With COVID cases and deaths surging around the world, several vaccines are ready to be released to the public. Moderna and Pfizer have developed vaccines in the US with the help of Operation Warp Speed, another vaccine has been developed at Oxford University, and still others are in the works in China.
Even if these vaccines are effective, many Christians are wondering if they are safe and/or ethical. For example, for those who work in the medical field, the vaccine will be mandatory. Other workplaces may ask their employees to get it as well. Can Christians take the vaccine in good conscience?
Earlier this year, I wrote a post titled “Could the Mark of the Beast be Transmitted Through a Coronavirus Vaccine?”, but other questions still exist, such as whether RNA vaccines change a person’s DNA, or whether these vaccines use cell lines taken from babies killed in abortion.
World News (a Christian news outlet) podcast had a great episode this week, in which they interviewed Dr. Charles Horton, a Christian doctor, who responded to the key concerns related to Christians taking a COVID vaccine. The audio clip is embedded below, but here are a few of the key issues:
Do RNA vaccines change a person’s DNA?
The concern here is that an RNA vaccine (which the current COVID vaccines are), cause a change in your DNA. To change a person’s DNA, this argument goes, is to change who a person is and how they were created by God, and is therefore possibly an affront against God, and a potentially dangerous prospect, that a person could be forever changed in their DNA by taking such a vaccine.
Here is Dr. Horton’s response:
DNA is the language in which God writes each person’s genetic code. Cells don’t make proteins directly from DNA, though. First they transcribe it to what’s called mRNA, for messenger RNA, and then they make proteins from the messenger RNA.
If you remember vinyl records—I know I’m dating myself here—DNA is like the aluminum master disc that they made with a lathe. Now, when you transcribe it to mRNA, it’s like making a vinyl record from that aluminum master disc. Using that information, then, to make proteins is like putting the record on a turntable and playing it. Here, we’re dealing with mRNA and leaving DNA out of it—so we can play the record, but you can’t make more copies of it. And that’s relevant here because it’s not changing your body’s genetic code, which is your DNA. It’s giving a new transcript. It’s sort of putting a different record in the player, if you will. And then when that RNA is gone, it’s gone.
Changes to patients’ genetic code are one problem we don’t need to worry about.
Do These Vaccines Use Cell Lines Taken from Aborted Babies?
This is an ethical question for Christians. Here is Dr. Horton’s answer:
One of the unique things about non-replicating mRNA vaccines is they actually don’t have to use cell lines at all, whether ethically sourced or not. And according to the Charlotte Lozier Institute, both of the leading mRNA vaccines—the Moderna vaccine and the Pfizer/BioNTech one—are indeed produced without cell lines.
I do have to note here that the news is not as good for the Oxford/AstraZeneca vaccine or the Johnson & Johnson ones, which do use those unethical cell lines.
Incidentally, Sanofi/GSK and Novavax are also OK—according to the list that Charlotte Lozier Institute publishes.
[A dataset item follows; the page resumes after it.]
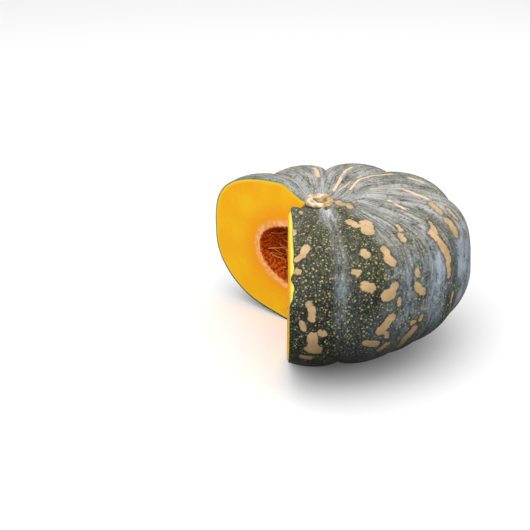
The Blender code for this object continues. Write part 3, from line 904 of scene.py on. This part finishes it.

They use a cell line called Sf9, which is derived from insects. As far as inactivated vaccines, listeners in the U.S. aren’t likely to see those. They’re from China. But apparently all three of those use a cell line from monkeys—so our listeners overseas can keep that in mind.
Could This Vaccine Be Unsafe Because It has been Rushed?
Dr. Horton explains that vaccine makers have used the mRNA process before in the lab for a long time, but it has never been used in a market drug before. He goes on to say:
A lot of this relates to how the time frame for vaccine development had always worked up until now: things happen slowly and over a course of years.
One of the advantages, though, of RNA vaccine technology is if this works, it will allow future vaccine development to happen much more quickly, and it would let us respond to future threats in a much more timely fashion.
Ultimately, it is up to you to decide if you will take this vaccine when it becomes available, but hopefully this answers some of your questions about these issues and possible concerns.